Would you copy out the whole listing exactly as given?

▸ Dataset content:
-------------------------

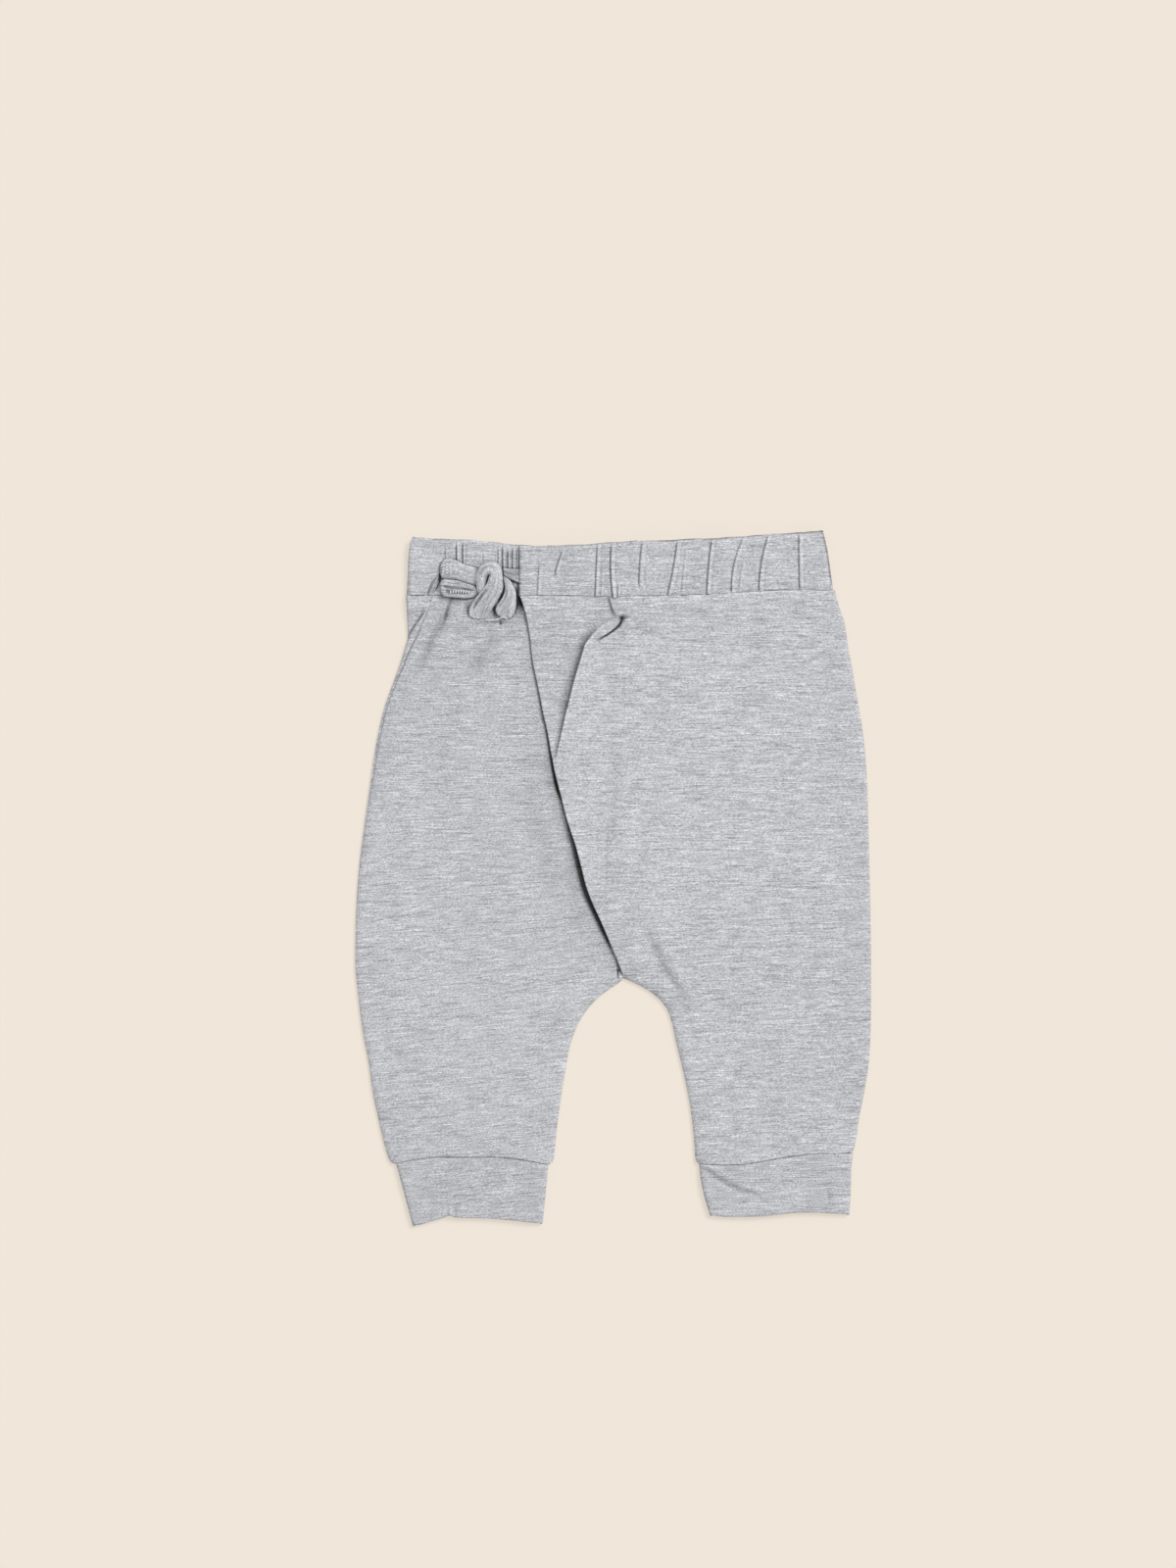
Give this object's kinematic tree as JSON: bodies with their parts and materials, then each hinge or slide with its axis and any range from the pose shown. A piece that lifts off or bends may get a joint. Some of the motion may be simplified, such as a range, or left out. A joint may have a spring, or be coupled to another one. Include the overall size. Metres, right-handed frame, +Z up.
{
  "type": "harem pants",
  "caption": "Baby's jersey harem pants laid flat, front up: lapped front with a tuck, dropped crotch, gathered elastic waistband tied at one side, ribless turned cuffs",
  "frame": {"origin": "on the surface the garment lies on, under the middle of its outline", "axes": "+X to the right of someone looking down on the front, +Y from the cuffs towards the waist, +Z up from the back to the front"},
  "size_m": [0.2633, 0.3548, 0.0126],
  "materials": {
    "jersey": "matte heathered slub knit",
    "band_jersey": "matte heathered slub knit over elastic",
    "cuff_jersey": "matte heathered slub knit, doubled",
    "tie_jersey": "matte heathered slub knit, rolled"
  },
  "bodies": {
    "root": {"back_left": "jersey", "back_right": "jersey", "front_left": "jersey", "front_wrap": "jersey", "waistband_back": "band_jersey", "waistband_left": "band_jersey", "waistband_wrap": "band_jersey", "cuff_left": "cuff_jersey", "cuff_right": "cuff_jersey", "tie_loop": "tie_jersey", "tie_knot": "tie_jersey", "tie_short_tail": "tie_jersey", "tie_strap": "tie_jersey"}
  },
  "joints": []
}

-------------------------

▸ Result for this task:
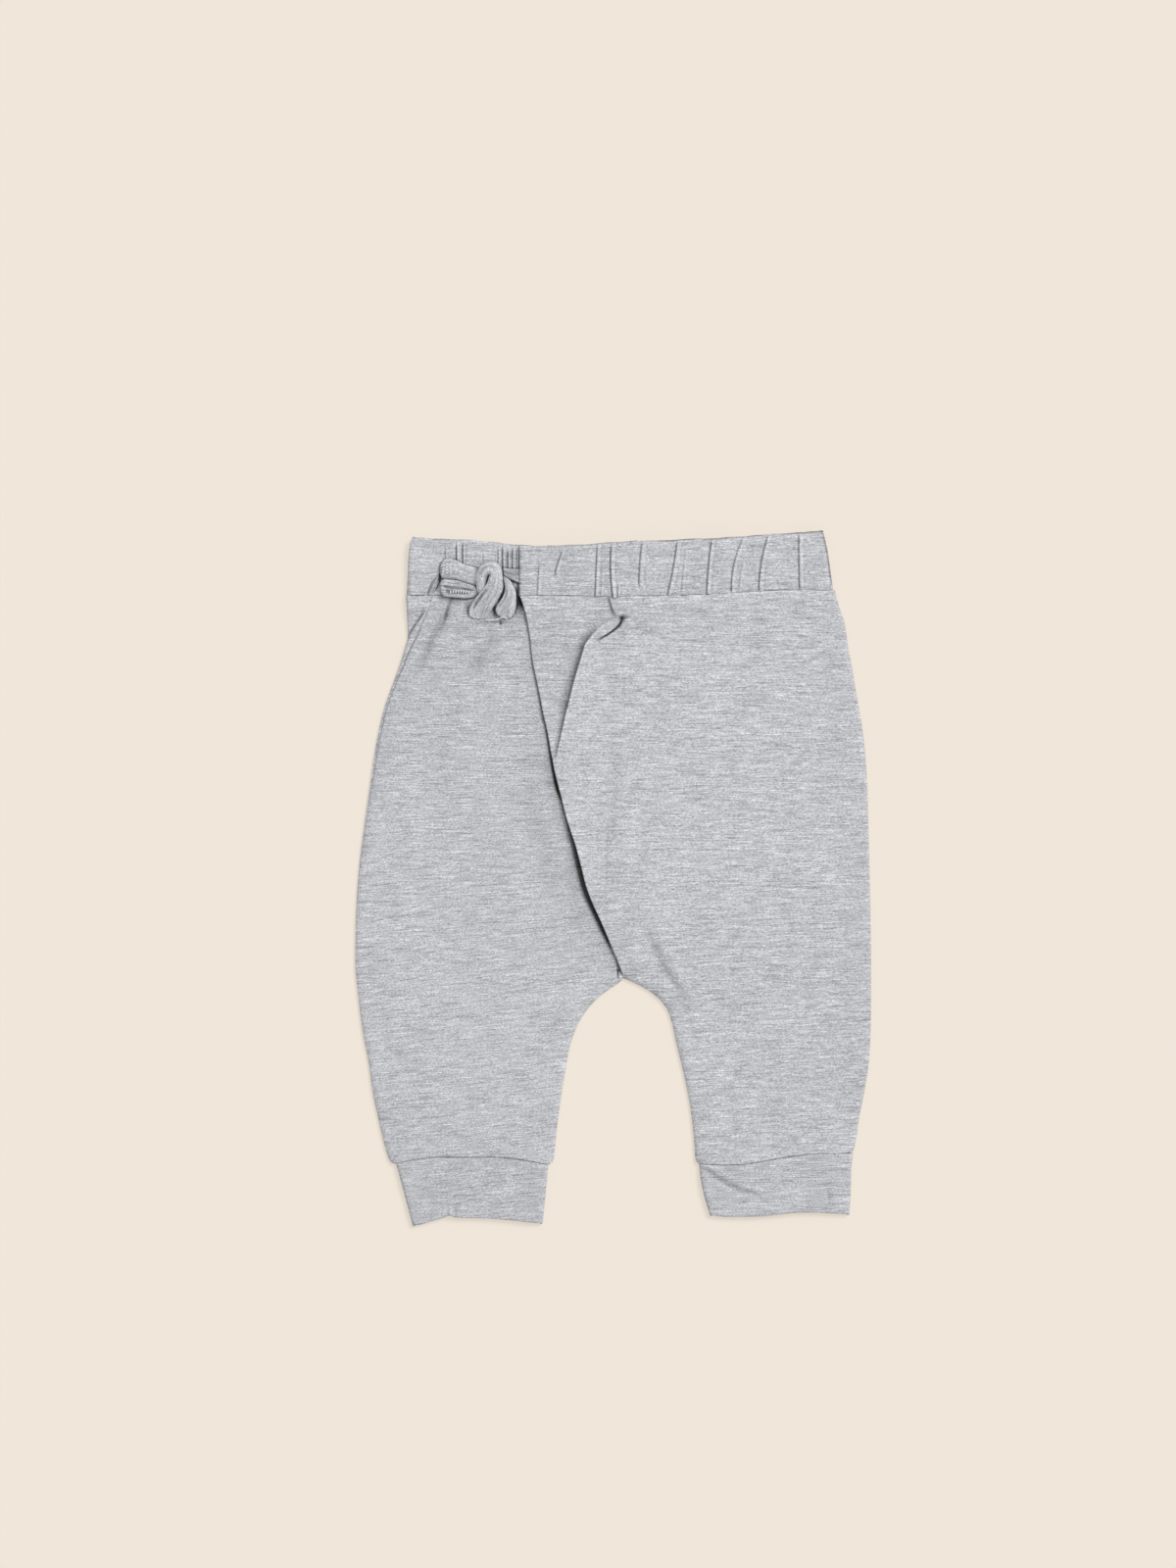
Give this object's kinematic tree as JSON: bodies with their parts and materials, then each hinge or slide with its axis and any range from the pose shown. A piece that lifts off or bends may get a joint. Some of the motion may be simplified, such as a range, or left out. A joint may have a spring, or be coupled to another one. Include the overall size. Metres, right-handed frame, +Z up.
{
  "type": "harem pants",
  "caption": "Baby's jersey harem pants laid flat, front up: lapped front with a tuck, dropped crotch, gathered elastic waistband tied at one side, ribless turned cuffs",
  "frame": {"origin": "on the surface the garment lies on, under the middle of its outline", "axes": "+X to the right of someone looking down on the front, +Y from the cuffs towards the waist, +Z up from the back to the front"},
  "size_m": [0.2633, 0.3548, 0.0126],
  "materials": {
    "jersey": "matte heathered slub knit",
    "band_jersey": "matte heathered slub knit over elastic",
    "cuff_jersey": "matte heathered slub knit, doubled",
    "tie_jersey": "matte heathered slub knit, rolled"
  },
  "bodies": {
    "root": {"back_left": "jersey", "back_right": "jersey", "front_left": "jersey", "front_wrap": "jersey", "waistband_back": "band_jersey", "waistband_left": "band_jersey", "waistband_wrap": "band_jersey", "cuff_left": "cuff_jersey", "cuff_right": "cuff_jersey", "tie_loop": "tie_jersey", "tie_knot": "tie_jersey", "tie_short_tail": "tie_jersey", "tie_strap": "tie_jersey"}
  },
  "joints": []
}